Exercise data:
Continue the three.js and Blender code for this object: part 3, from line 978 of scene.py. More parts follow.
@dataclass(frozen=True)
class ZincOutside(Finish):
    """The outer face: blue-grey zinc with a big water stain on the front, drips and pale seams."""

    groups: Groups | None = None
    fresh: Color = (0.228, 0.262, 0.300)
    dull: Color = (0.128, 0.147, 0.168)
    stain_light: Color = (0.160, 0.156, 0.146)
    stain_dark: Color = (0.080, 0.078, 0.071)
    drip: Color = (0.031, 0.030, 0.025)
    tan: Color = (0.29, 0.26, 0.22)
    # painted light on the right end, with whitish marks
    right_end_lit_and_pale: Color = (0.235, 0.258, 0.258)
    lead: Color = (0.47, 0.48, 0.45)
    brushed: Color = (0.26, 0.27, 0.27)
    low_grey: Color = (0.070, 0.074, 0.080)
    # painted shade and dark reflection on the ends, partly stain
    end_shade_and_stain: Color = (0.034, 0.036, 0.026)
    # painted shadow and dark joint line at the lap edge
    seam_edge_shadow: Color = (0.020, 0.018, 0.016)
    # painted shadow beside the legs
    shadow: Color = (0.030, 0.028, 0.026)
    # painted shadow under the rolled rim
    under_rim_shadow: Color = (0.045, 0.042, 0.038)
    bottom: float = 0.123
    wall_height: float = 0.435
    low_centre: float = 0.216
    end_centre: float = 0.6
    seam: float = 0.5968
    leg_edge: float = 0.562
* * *
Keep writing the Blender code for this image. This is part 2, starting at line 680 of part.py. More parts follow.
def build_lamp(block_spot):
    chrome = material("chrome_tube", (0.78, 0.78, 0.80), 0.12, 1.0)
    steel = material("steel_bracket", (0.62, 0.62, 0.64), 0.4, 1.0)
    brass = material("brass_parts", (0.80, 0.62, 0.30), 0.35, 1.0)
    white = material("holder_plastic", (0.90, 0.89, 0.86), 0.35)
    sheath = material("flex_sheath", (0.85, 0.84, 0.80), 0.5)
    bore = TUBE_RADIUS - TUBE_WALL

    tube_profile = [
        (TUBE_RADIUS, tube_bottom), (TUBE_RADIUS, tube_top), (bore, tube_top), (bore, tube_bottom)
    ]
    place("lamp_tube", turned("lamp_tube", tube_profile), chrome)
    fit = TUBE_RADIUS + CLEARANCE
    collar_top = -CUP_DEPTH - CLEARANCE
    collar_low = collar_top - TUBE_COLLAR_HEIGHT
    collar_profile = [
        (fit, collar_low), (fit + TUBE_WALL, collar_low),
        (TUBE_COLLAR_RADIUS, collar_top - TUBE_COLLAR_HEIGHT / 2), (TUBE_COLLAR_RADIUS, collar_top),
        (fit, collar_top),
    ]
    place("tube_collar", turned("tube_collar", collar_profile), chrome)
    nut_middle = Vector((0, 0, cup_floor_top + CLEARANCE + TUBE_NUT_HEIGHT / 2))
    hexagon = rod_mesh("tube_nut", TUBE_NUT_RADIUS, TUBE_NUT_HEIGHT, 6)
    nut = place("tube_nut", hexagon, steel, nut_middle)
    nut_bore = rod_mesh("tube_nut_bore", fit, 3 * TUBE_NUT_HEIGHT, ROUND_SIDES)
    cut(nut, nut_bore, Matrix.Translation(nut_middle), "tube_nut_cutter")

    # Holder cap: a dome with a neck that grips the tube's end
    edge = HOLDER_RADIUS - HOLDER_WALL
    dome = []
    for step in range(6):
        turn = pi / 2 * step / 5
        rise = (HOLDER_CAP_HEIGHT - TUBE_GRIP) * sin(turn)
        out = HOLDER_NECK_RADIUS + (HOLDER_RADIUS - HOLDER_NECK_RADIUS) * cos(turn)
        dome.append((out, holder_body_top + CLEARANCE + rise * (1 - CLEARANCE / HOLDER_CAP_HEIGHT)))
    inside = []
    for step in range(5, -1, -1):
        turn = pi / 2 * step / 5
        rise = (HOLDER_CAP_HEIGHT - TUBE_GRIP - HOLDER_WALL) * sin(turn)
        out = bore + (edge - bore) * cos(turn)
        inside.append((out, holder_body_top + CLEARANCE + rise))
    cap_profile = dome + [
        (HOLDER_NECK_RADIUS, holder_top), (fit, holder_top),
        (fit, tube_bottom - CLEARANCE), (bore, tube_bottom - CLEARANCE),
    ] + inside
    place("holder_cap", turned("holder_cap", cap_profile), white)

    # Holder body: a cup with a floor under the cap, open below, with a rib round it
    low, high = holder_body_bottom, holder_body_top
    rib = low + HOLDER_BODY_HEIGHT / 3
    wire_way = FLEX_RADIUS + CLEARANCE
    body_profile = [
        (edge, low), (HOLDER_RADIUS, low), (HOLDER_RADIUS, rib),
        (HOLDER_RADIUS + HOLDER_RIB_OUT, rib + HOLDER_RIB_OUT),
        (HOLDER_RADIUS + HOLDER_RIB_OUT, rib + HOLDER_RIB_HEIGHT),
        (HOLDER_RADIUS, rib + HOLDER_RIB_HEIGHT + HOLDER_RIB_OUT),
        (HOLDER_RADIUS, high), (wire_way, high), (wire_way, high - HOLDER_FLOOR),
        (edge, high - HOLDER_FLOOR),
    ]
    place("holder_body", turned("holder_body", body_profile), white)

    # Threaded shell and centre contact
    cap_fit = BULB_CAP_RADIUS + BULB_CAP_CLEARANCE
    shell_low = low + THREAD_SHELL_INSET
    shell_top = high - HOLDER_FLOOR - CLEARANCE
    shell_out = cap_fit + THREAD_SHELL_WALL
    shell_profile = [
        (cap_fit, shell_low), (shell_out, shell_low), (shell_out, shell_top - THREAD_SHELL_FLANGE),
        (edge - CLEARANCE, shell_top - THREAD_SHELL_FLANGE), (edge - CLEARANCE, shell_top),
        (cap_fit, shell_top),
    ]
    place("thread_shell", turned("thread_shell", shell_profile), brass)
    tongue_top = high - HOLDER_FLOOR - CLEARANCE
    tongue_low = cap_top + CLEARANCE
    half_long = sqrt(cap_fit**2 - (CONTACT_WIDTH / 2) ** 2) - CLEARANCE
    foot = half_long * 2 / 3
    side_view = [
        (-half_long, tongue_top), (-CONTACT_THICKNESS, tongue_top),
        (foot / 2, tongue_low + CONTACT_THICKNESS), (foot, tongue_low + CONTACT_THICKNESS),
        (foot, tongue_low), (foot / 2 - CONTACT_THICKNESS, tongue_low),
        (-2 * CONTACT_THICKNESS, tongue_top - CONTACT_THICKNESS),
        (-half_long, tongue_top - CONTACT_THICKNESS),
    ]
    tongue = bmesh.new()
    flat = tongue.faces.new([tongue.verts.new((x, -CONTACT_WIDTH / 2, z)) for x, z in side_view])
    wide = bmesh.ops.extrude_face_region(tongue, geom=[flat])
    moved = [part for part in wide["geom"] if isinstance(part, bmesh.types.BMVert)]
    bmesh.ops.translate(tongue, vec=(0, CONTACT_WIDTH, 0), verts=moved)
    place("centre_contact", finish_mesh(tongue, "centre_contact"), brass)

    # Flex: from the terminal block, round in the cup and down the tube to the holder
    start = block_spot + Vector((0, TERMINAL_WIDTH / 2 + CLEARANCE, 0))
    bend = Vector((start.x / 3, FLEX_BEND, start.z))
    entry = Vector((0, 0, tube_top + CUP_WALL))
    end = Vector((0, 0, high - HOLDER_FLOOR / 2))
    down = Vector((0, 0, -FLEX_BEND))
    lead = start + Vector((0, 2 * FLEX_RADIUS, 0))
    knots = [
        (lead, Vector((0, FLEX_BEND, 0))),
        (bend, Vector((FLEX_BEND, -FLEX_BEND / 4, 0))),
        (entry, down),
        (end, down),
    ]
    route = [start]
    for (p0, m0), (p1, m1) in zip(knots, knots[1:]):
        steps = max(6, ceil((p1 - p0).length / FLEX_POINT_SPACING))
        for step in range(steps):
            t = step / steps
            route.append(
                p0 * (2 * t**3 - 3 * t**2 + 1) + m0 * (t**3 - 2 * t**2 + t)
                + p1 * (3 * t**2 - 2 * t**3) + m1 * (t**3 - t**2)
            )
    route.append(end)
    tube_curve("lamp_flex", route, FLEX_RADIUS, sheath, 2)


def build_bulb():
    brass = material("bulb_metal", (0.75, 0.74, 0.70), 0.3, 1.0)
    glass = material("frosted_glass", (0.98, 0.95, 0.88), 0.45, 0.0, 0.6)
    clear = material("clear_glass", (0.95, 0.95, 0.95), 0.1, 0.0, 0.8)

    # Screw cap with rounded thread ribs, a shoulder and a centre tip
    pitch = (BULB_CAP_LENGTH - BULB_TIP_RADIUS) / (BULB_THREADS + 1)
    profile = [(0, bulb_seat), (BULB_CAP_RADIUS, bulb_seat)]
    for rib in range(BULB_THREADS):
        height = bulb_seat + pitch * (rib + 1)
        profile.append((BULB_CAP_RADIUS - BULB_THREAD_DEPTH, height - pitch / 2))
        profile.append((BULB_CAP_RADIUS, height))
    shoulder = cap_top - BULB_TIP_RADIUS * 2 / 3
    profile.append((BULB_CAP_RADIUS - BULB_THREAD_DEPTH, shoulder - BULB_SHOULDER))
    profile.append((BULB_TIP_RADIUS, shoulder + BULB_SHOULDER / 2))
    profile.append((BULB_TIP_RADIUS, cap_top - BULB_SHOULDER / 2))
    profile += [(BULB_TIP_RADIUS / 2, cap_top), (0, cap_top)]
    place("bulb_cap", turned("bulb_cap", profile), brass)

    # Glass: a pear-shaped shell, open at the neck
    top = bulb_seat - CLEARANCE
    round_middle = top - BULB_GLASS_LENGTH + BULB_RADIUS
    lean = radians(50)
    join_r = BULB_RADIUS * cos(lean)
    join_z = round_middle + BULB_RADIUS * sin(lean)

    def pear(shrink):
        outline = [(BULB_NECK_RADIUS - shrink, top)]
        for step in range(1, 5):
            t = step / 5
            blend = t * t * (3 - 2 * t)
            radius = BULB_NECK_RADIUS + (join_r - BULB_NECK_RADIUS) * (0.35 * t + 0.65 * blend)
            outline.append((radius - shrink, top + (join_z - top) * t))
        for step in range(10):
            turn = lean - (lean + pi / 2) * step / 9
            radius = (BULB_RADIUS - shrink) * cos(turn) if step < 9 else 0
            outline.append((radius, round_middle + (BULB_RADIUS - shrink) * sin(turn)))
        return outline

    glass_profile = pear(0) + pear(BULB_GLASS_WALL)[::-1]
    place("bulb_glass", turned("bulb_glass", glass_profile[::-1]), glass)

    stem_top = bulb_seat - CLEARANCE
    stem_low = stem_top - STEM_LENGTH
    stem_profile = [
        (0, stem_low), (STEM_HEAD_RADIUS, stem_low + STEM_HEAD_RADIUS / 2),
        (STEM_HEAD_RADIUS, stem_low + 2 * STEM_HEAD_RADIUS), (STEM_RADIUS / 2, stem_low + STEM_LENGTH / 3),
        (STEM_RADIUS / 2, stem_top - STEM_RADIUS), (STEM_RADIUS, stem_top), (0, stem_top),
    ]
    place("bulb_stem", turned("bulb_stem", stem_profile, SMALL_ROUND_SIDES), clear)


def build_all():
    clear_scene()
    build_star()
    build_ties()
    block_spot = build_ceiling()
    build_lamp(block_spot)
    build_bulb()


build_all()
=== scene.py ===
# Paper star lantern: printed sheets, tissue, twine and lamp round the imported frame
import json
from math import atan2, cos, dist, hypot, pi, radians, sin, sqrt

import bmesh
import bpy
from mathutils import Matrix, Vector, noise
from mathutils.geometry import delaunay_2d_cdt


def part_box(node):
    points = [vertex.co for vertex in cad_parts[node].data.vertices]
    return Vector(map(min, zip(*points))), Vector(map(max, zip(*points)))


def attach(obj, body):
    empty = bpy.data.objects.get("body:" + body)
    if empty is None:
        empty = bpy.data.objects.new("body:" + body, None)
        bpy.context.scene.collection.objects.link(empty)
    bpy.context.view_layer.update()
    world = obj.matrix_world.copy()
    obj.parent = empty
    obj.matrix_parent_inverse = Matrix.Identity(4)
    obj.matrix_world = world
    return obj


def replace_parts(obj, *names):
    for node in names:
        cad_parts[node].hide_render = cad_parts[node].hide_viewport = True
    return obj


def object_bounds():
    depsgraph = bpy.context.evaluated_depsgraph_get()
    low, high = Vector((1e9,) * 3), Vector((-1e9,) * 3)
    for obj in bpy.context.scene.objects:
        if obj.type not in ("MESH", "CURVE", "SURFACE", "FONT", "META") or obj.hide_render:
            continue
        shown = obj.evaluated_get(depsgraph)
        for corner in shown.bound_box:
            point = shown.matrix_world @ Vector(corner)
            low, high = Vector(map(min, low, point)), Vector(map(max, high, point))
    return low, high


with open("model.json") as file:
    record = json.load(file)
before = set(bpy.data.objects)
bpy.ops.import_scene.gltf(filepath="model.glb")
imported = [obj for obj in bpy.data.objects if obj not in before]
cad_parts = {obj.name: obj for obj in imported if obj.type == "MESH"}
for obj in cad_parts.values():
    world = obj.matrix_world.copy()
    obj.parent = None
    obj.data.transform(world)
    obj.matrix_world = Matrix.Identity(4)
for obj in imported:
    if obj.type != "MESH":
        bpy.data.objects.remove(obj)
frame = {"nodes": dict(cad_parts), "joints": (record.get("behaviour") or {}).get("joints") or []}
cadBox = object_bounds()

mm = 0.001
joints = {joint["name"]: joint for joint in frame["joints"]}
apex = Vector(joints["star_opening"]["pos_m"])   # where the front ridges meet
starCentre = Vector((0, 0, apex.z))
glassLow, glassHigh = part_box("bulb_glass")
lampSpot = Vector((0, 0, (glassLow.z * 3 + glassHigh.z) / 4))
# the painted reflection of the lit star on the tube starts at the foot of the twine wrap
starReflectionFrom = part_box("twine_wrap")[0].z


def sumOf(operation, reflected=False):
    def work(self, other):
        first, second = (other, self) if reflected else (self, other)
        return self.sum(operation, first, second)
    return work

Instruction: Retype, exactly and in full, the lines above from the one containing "stem_top = bulb_seat - CLEARANCE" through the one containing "if empty is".

Correct result:
    stem_top = bulb_seat - CLEARANCE
    stem_low = stem_top - STEM_LENGTH
    stem_profile = [
        (0, stem_low), (STEM_HEAD_RADIUS, stem_low + STEM_HEAD_RADIUS / 2),
        (STEM_HEAD_RADIUS, stem_low + 2 * STEM_HEAD_RADIUS), (STEM_RADIUS / 2, stem_low + STEM_LENGTH / 3),
        (STEM_RADIUS / 2, stem_top - STEM_RADIUS), (STEM_RADIUS, stem_top), (0, stem_top),
    ]
    place("bulb_stem", turned("bulb_stem", stem_profile, SMALL_ROUND_SIDES), clear)


def build_all():
    clear_scene()
    build_star()
    build_ties()
    block_spot = build_ceiling()
    build_lamp(block_spot)
    build_bulb()


build_all()
=== scene.py ===
# Paper star lantern: printed sheets, tissue, twine and lamp round the imported frame
import json
from math import atan2, cos, dist, hypot, pi, radians, sin, sqrt

import bmesh
import bpy
from mathutils import Matrix, Vector, noise
from mathutils.geometry import delaunay_2d_cdt


def part_box(node):
    points = [vertex.co for vertex in cad_parts[node].data.vertices]
    return Vector(map(min, zip(*points))), Vector(map(max, zip(*points)))


def attach(obj, body):
    empty = bpy.data.objects.get("body:" + body)
    if empty is None:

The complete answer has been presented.